CDC’s IRBs have members from a variety of disciplines and interests, including health fields, social sciences, methodology, laboratory sciences, toxicology, and non-scientists from fields such as ethics, education, and youth advocacy. Most IRBs have members with specialized knowledge of the interests of pregnant women, children, and prisoners. Each IRB has from one to three members who are not affiliated with CDC.

CDC has seven IRBs:

  • Four IRBs—IRBs A, B, C, and G—meet monthly in the Atlanta area, generally on the first, second, third, and fourth Thursdays of each month, respectively. Each of these IRBs has about 15 regular members. All of these IRBs review protocols from all Atlanta-based national centers and offices. None of these IRBs is dedicated to a particular CDC unit.
  • A fifth Atlanta-based IRB (IRB S) meets as needed for response and preparedness activities. These activities often involve products not currently licensed by the FDA. IRB S has about 6 members.
  • The Research Ethics Review Board serves the National Center for Health Statistics, located in Hyattsville, MD. This board meets on the third Wednesday of each month and as needed for emergency situations.
  • The Human Subjects Review Board serves the National Institute for Occupational Safety and Health, located in Cincinnati, OH. This board meets on the second Tuesday of each month.

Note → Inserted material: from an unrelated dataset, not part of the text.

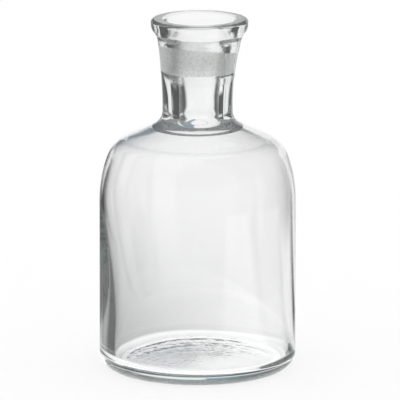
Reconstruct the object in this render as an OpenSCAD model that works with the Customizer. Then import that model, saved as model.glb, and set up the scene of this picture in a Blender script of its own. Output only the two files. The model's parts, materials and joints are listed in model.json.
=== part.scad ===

IRB members serve for two years, but may serve longer at the discretion of the CDC Human Research Protection Office, the IRB chair, and the member. Service on an IRB is considered vital to the continuing research efforts of the agency and volunteers are always welcome.

The IRB chairs and vice-chairs collectively form the IRE Executive Committee. This committee meets monthly to discuss matters of common interest to the IRBs, to refine policy and practice, and to strive for reasonable consistency across the IRBs.